Additional Information About the Capital One Transaction
In connection with the proposed merger, Capital One has filed with
the SEC a post-effective amendment to its Registration Statement on
Form S-4 that includes a new proxy statement of Hibernia that also
constitutes a prospectus of Capital One, and has filed a definitive
proxy statement/prospectus with the SEC. Hibernia has mailed the
definitive proxy statement/prospectus to its stockholders. Investors
and security holders are urged to read the definitive proxy
statement/prospectus regarding the proposed merger, because it
contains important information. You may obtain a free copy of the
definitive proxy statement/prospectus and other related documents
filed by Capital One and Hibernia with the SEC at the SEC's website at
http://www.sec.gov. The definitive proxy statement/prospectus and the
other documents also may be obtained for free by accessing Capital
One's website at http://www.capitalone.com under the tab "Investors"

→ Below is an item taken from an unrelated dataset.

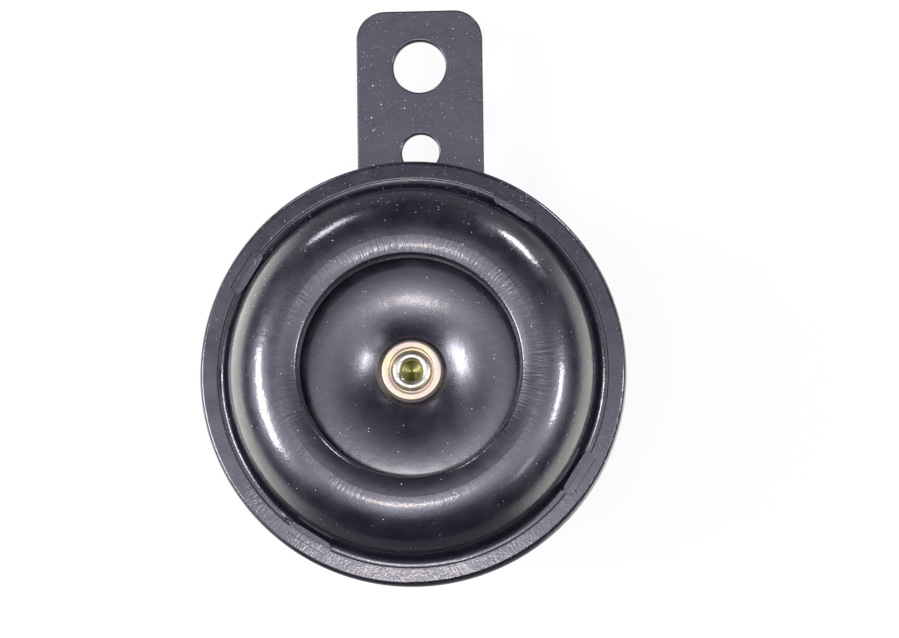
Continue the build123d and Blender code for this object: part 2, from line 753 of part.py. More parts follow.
# Insulating plate of the terminals, with two bosses through the housing.
with BuildPart() as terminal_insulator:
    with BuildSketch(across(insulator_rear)):
        with Locations((0, -terminal_drop)):
            SlotCenterToCenter(terminal_spacing, insulator_width)
    extrude(amount=insulator_sheet)
    with BuildSketch(across(housing_rear)):
        with Locations((0, -terminal_drop)):
            with GridLocations(terminal_spacing, 0, 2, 1):
                Circle(insulator_boss_r)
    extrude(amount=housing_sheet)
    with BuildSketch(across(insulator_rear)):
        with Locations((0, -terminal_drop)):
            with GridLocations(terminal_spacing, 0, 2, 1):
                Circle(terminal_rivet_r)
    extrude(amount=insulator_sheet + housing_sheet, mode=Mode.SUBTRACT)
terminal_insulator.part.label = "terminal_insulator"
export_step(terminal_insulator.part, "parts/terminal_insulator.step")

# Insulating washers under the terminals' rivets, inside the housing.
with BuildPart() as inner_terminal_washers:
    with BuildSketch(across(housing_floor)):
        with Locations((0, -terminal_drop)):
            with GridLocations(terminal_spacing, 0, 2, 1):
                Circle(inner_washer_r)
                Circle(terminal_rivet_r, mode=Mode.SUBTRACT)
    extrude(amount=inner_washer_sheet)
inner_terminal_washers.part.label = "inner_terminal_washers"
export_step(inner_terminal_washers.part, "parts/inner_terminal_washers.step")

# Blade terminals, 6.3 mm wide, and their rivets, one of each on either side.
for side, side_name in ((-1, "left"), (1, "right")):
    terminal_x = side * terminal_spacing / 2
    with BuildPart() as terminal:
        with BuildSketch(across(terminal_rear)):
            with Locations((terminal_x, terminal_above - terminal_drop)):
                Rectangle(terminal_width, terminal_above + terminal_reach, align=(Align.CENTER, Align.MAX))
            with Locations((terminal_x, -terminal_drop)):
                Circle(terminal_rivet_r, mode=Mode.SUBTRACT)
            with Locations((terminal_x, terminal_hole_from_tip - terminal_reach - terminal_drop)):
                Circle(terminal_hole_r, mode=Mode.SUBTRACT)
        extrude(amount=terminal_sheet)
        chamfer(terminal.edges().filter_by(Axis.Y).sort_by(Axis.Z)[:2], terminal_tip_chamfer)
    terminal.part.label = f"{side_name}_terminal"
    export_step(terminal.part, f"parts/{side_name}_terminal.step")

    with BuildPart() as terminal_rivet:
        with BuildSketch(across(terminal_rear)):
            with Locations((terminal_x, -terminal_drop)):
                Circle(terminal_rivet_r)
        extrude(amount=inner_washer_front - terminal_rear)
        for head_level, head in (
            (inner_washer_front, terminal_rivet_head),
            (terminal_rear, -terminal_rivet_head),
        ):
            with BuildSketch(across(head_level)):
                with Locations((terminal_x, -terminal_drop)):
                    Circle(terminal_rivet_head_r)
            extrude(amount=head)
    terminal_rivet.part.label = f"{side_name}_terminal_rivet"
    export_step(terminal_rivet.part, f"parts/{side_name}_terminal_rivet.step")

# Start of the coil: along the winding, then straight onto the left terminal's rivet.
with BuildPart() as coil_start_lead:
    with BuildLine() as start_route:
        wrap = ThreePointArc(
            around(lead_wrap_r, start_lead_angle - lead_wrap, rivet_lead),
            around(lead_wrap_r, start_lead_angle - lead_wrap / 2, rivet_lead),
            around(lead_wrap_r, start_lead_angle, rivet_lead),
        )
        Line(wrap @ 1, (-terminal_spacing / 2, -rivet_lead, -terminal_drop - hole_to_axis))
    with BuildSketch(Plane(origin=start_route.line @ 0, z_dir=start_route.line % 0)):
        Circle(lead_r)
    sweep(path=start_route.line)
coil_start_lead.part.label = "coil_start_lead"
export_step(coil_start_lead.part, "parts/coil_start_lead.step")

# End of the coil: off the winding, through the contact plate and onto the leaf's tab.
with BuildPart() as coil_end_lead:
    with BuildLine() as end_route:
        wrap = ThreePointArc(
            around(lead_wrap_r, end_lead_angle + lead_wrap, winding_lead),
            around(lead_wrap_r, end_lead_angle + lead_wrap / 2, winding_lead),
            around(lead_wrap_r, end_lead_angle, winding_lead),
        )
        FilletPolyline(
            wrap @ 1,
            around(end_lead_hole_r, end_lead_hole_angle, winding_lead),
            around(end_lead_hole_r, end_lead_hole_angle, leaf_lead),
            (leaf_tab_x, -leaf_lead, tab_joint_y - hole_to_axis),
            radius=lead_bend,
        )
    with BuildSketch(Plane(origin=end_route.line @ 0, z_dir=end_route.line % 0)):
        Circle(lead_r)
    sweep(path=end_route.line)
coil_end_lead.part.label = "coil_end_lead"
export_step(coil_end_lead.part, "parts/coil_end_lead.step")

# From the right terminal's rivet, past the left one, to the fixed arm's tab.
with BuildPart() as arm_lead:
    with BuildLine() as arm_route:
        FilletPolyline(
            (terminal_spacing / 2, -rivet_lead, -terminal_drop - hole_to_axis),
            (arm_lead_first_x, -rivet_lead, -lead_drop - hole_to_axis),
            (arm_lead_second_x, -rivet_lead, -lead_drop - hole_to_axis),
            around(arm_lead_hole_r, arm_lead_hole_angle, rivet_lead),
            around(arm_lead_hole_r, arm_lead_hole_angle, arm_lead_level),
            (arm_tab_x, -arm_lead_level, tab_joint_y - hole_to_axis),
            radius=lead_bend,
        )
    with BuildSketch(Plane(origin=arm_route.line @ 0, z_dir=arm_route.line % 0)):
        Circle(lead_r)
    sweep(path=arm_route.line)
arm_lead.part.label = "arm_lead"
export_step(arm_lead.part, "parts/arm_lead.step")

# Strap bracket: flat spring-steel strip between the housing and the nut.
with BuildPart() as mounting_bracket:
    with BuildSketch(across(0)):
        with Locations((0, hole_to_axis + end_to_upper_hole)):
            Rectangle(strap_width, hole_to_axis + end_to_upper_hole, align=(Align.CENTER, Align.MAX))
        Circle(strap_width / 2)
        Circle(stud_hole_r, mode=Mode.SUBTRACT)
        with Locations((0, hole_to_axis)):
            Circle(upper_hole_r, mode=Mode.SUBTRACT)
        with Locations((0, hole_to_axis - hole_spacing)):
            Circle(lower_hole_r, mode=Mode.SUBTRACT)
    extrude(amount=strap_sheet)
    fillet(mounting_bracket.edges().filter_by(Axis.Y).sort_by(Axis.Z)[-2:], strap_corner)
    fillet(mounting_bracket.faces().sort_by(Axis.Y)[0].edges(), strap_edge)
mounting_bracket.part.label = "mounting_bracket"
export_step(mounting_bracket.part, "parts/mounting_bracket.step")

# Plain washer behind the strap.
with BuildPart() as plain_washer:
    with BuildSketch(across(-plain_washer_sheet)):
        Circle(plain_washer_r)
        Circle(stud_hole_r, mode=Mode.SUBTRACT)
    extrude(amount=plain_washer_sheet)
plain_washer.part.label = "plain_washer"
export_step(plain_washer.part, "parts/plain_washer.step")

# Spring washer, squeezed flat, with its split.
with BuildPart() as spring_washer:
    with BuildSketch(across(-plain_washer_sheet - spring_washer_sheet)):
        Circle(spring_washer_r)
        Circle(stud_hole_r, mode=Mode.SUBTRACT)
        with Locations((0, spring_washer_r)):
            Rectangle(spring_washer_gap, spring_washer_r, mode=Mode.SUBTRACT)
    extrude(amount=spring_washer_sheet)
spring_washer.part.label = "spring_washer"
export_step(spring_washer.part, "parts/spring_washer.step")

# Hexagon nut on the stud.
with BuildPart() as hex_nut:
    with BuildSketch(across(nut_rear)):
        RegularPolygon(nut_flats / 2, 6, major_radius=False)
        Circle(stud_r + thread_clearance, mode=Mode.SUBTRACT)
    extrude(amount=nut_height)
    # Turned corners: only what lies inside a double cone is left.
    with BuildSketch(section):
        with BuildLine():
            Polyline(
                (0, nut_rear),
                (nut_flats / 2, nut_rear),
                (nut_corner_r, nut_rear + nut_corner_rise),
                (nut_corner_r, nut_rear + nut_height - nut_corner_rise),
                (nut_flats / 2, nut_rear + nut_height),
                (0, nut_rear + nut_height),
                close=True,
            )
        make_face()
    revolve(axis=horn_axis, mode=Mode.INTERSECT)
hex_nut.part.label = "hex_nut"
export_step(hex_nut.part, "parts/hex_nut.step")
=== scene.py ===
import math

import bpy
from mathutils import Matrix, Vector

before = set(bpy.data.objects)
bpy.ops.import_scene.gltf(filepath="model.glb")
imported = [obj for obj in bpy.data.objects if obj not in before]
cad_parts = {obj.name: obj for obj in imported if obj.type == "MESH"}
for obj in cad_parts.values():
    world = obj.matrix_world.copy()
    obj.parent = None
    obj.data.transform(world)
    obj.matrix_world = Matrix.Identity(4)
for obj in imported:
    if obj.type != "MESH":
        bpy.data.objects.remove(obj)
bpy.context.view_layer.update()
print("frame loaded")

mm = 0.001
axisZ = -52.1 * mm  # height of the horn's own axis
# noise keeps near its middle, so these are the values taken as none and as full
colourContrast = (0.35, 0.65)
glossContrast = (0.3, 0.7)


def linear(hexText):
    # sRGB hex to the linear colour that Blender works in
    values = []
    for start in (1, 3, 5):
        value = int(hexText[start : start + 2], 16) / 255
        values.append(value / 12.92 if value <= 0.04045 else ((value + 0.055) / 1.055) ** 2.4)
    return (*values, 1.0)


def addNode(tree, kind, settings=None, links=None):
    # adds a node, sets its properties, and fills its sockets with links or plain values
    node = tree.nodes.new(kind)
    for key, value in (settings or {}).items():
        setattr(node, key, value)
    for key, value in (links or {}).items():
        if isinstance(value, bpy.types.NodeSocket):
            tree.links.new(value, node.inputs[key])
        else:
            node.inputs[key].default_value = value
    return node


def newMaterial(name):
    material = bpy.data.materials.new(name)
    material.use_nodes = True
    tree = material.node_tree
    tree.nodes.clear()
    return material, tree


def facing(off, turn):
    # the direction that stands off degrees from straight ahead of the horn, turned
    # anticlockwise from the right
    off, turn = math.radians(off), math.radians(turn)
    return Vector((math.sin(off) * math.cos(turn), -math.cos(off), math.sin(off) * math.sin(turn)))


cameraView = {
    "target": (5.34 * mm, -20 * mm, -43.14 * mm),
    "distance": 700 * mm,
    "azimuth": 3.315,  # degrees to the right of straight on
    "elevation": -7.797,  # below the horn's axis
    "roll": -0.75,
    "lens": 182.57,
    "sensor": 36.0,
}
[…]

and then under the heading "SEC & Regulatory Filings" or by accessing
the SEC homepage at www.SEC.gov.
Capital One, Hibernia and their respective directors, executive
officers and certain other members of management and employees may be
soliciting proxies from Hibernia stockholders in favor of the merger.
Information regarding the persons who may, under the rules of the SEC,
be considered participants in the solicitation of the Hibernia
stockholders in connection with the proposed merger is set forth in
the definitive proxy statement/prospectus filed with the SEC. You can
find information about Capital One's executive officers and directors
in its definitive proxy statement filed with the SEC on March 21,
2005. You can find information about Hibernia's executive officers and
directors in its definitive proxy statement filed with the SEC on
March 15, 2005. You can obtain free copies of these documents from
Capital One and Hibernia using the contact information above.

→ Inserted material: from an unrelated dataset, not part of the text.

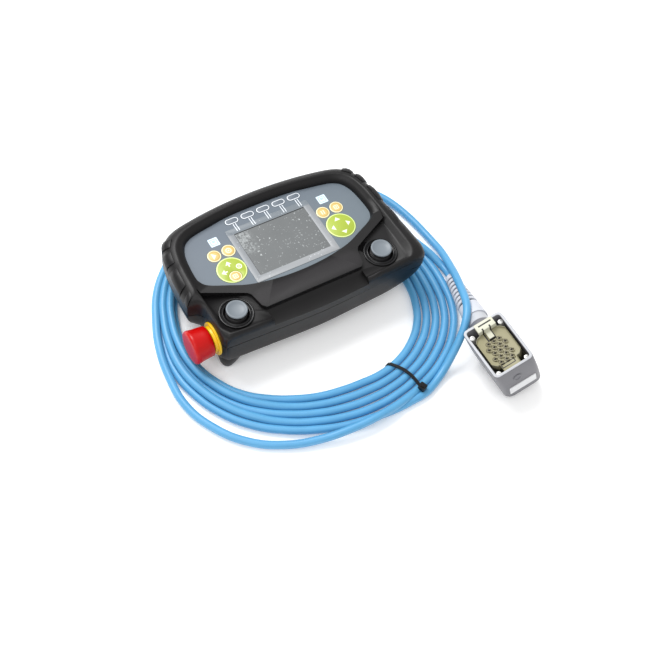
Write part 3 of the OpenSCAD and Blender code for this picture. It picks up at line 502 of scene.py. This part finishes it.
for k in range(5):
    soft_x = soft_middle + soft_pitch * (k - 2)

    def soft_print(x, y, z):
        return [(line(rounded(x, y, soft_x, soft_y, 6.7, 2.95, 2.95), 0.42), white)]
    face = moulded(f"soft_key_{k + 1}_print", grey, rough=0.46, grain=0.00001, spread=0.03, over=soft_print)
    refined(f"soft_key_{k + 1}", face, 0.2)


# ---- display -------------------------------------------------------------

# A grey screen in a silver frame, held under the overlay's window. Both are
# still under a dusty protective film that has lifted at the upper left.
def flecks(x, y, share):
    """Small pale specks of dust and bubbles."""
    at = x.node("CombineXYZ", links={"X": x, "Y": y})
    fine = x.node("TexNoise", links={"Vector": at, "Scale": 0.42, "Detail": 4.0, "Roughness": 0.62})
    patch = x.node("TexNoise", links={"Vector": at, "Scale": 0.085, "Detail": 2.0})
    return (fine + patch * 0.35).band(share, share + 0.04)


def frame_print_and_sheen(x, y, z):
    """The silver is greyer along its top, where the stems run down to the screen, and a painted sheen
    lightens it towards its lower right.
    """
    top = (y - 28).band(-1.5, 1.5)
    return [(top, linear(114, 122, 129)), ((x * 0.5 - y).band(-10, 45), linear(150, 153, 156)),
            (top * (x - 30).band(18, 0), linear(108, 116, 123)), (stems(x, y, 29.6) * top, white),
            (flecks(x, y, 0.835) * 0.6, white)]


def screen_dust_and_shadow(x, y, z):
    """Dust all over, more of it where the film has lifted, and a painted shadow of the window's recess along
    the top and left edges.
    """
    recess_shadow = (y - 26.6).band(-0.3, 0.3).maths("MAXIMUM", (-x - 39.2).band(-0.2, 0.2))
    lifted = (-x - 21).band(0, 12) * (y + 6).band(0, 16)
    return [(lifted * flecks(x, y, 0.64), linear(140, 144, 145)),
            (flecks(x, y, 0.805), linear(174, 178, 179)), (recess_shadow, linear(40, 42, 44))]


silver = moulded("frame_silver", linear(134, 138, 142), rough=0.38, grain=0.00001, spread=0.04,
                 over=frame_print_and_sheen)
glass = moulded("screen", linear(102, 105, 106), rough=0.3, grain=0.00001, spread=0.03, over=screen_dust_and_shadow)
refined("display_frame", silver, 0.1)
refined("display_window", glass)
paint("lcd_module", satin)
paint("main_board", moulded("circuit", linear(28, 90, 52), rough=0.45))


# ---- joysticks -----------------------------------------------------------

# A trim ring, turned in two steps and pressed into the deck, holds a rubber
# bellows round the stick. On the stick sits a dished grey thumb cap of nylon,
# and the stick tilts in a gimbal under the deck.
def drawn(points):
    """A line through these points, drawn by extruding one vertex from each to the next."""
    bpy.ops.object.select_all(action="DESELECT")
    bpy.ops.mesh.primitive_plane_add(size=1, calc_uvs=False, location=(0, 0, 0))
    piece = bpy.context.active_object
    bpy.ops.object.mode_set(mode="EDIT")
    bpy.ops.mesh.select_mode(type="VERT")
    bpy.ops.mesh.merge(type="CENTER")
    bpy.ops.transform.translate(value=points[0])
    for here, there in zip(points, points[1:]):
        move = [b - a for a, b in zip(here, there)]
        bpy.ops.mesh.extrude_vertices_move(TRANSFORM_OT_translate={"value": move})
    bpy.ops.mesh.select_all(action="SELECT")
    bpy.ops.mesh.remove_doubles(threshold=0.001)
    return piece


def closed_skin(piece):
    """Merges what meets and turns all faces outwards."""
    bpy.ops.mesh.select_all(action="SELECT")
    bpy.ops.mesh.remove_doubles(threshold=0.001)
    bpy.ops.mesh.normals_make_consistent(inside=False)
    bpy.ops.object.mode_set(mode="OBJECT")
    return piece


def turned(profile, sides=64, hollow=False):
    """A lathed piece round its own Z axis: radius and height pairs. A hollow one is a closed ring."""
    points = [(r, 0, z) for r, z in profile]
    piece = drawn(points + points[:1] if hollow else points)
    bpy.ops.mesh.spin(steps=sides, angle=2 * math.pi, center=(0, 0, 0), axis=(0, 0, 1))
    return closed_skin(piece)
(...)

Forward-looking statements
Information in this press release contains forward-looking
statements, which involve a number of risks and uncertainties. Any
forward-looking information is not a guarantee of future performance
and the actual results could differ materially from those contained in
the forward-looking information. Among the factors that could cause
actual results to differ materially are the following: the impact of
property, credit and other losses expected as the result of Hurricane
Katrina and Hurricane Rita; the amount of government, private and
philanthropic investment, including deposits, in the geographic
regions impacted by Hurricane Katrina and Hurricane Rita; the pace and
magnitude of economic recovery in the region impacted by Hurricane
Katrina and Hurricane Rita; the potential impact of damages from
future hurricanes and other storms; an increase or decrease in credit
losses (including increases due to a worsening of general economic
conditions); financial, legal, regulatory or accounting changes or
actions; changes in interest rates; general economic conditions
affecting consumer income, spending, repayments and savings; the
amount of, and rate of growth in, Hibernia's expenses (including
salaries and associate benefits and marketing expenses); Hibernia's
ability to execute on its strategic and operational plans; the costs
and effects of litigation and of unexpected or adverse outcomes in
such litigation; continued intense competition from numerous providers
of products and services which compete with Hibernia's business; the
risk that Hibernia stockholders may not approve the proposed
transaction with Capital One Financial Corporation; and various risks
associated with the proposed Capital One transaction in the event
Hibernia's shareholders approve the transaction and it is completed,
including: the ability of Capital One and Hibernia to recruit and
retain experienced personnel to assist in management and operations;
the risk that the businesses of Capital One and Hibernia will not be
integrated successfully; the risk that the cost savings and any other
synergies from the proposed transaction may not be fully realized or
may take longer to realize than expected; disruption from the proposed
transaction making it more difficult to maintain relationships with
customers, employees or suppliers; and other risk factors listed from
time to time in Hibernia's SEC reports, including, but not limited to,
the Quarterly Report on Form 10-Q for the quarter ended June 30, 2005.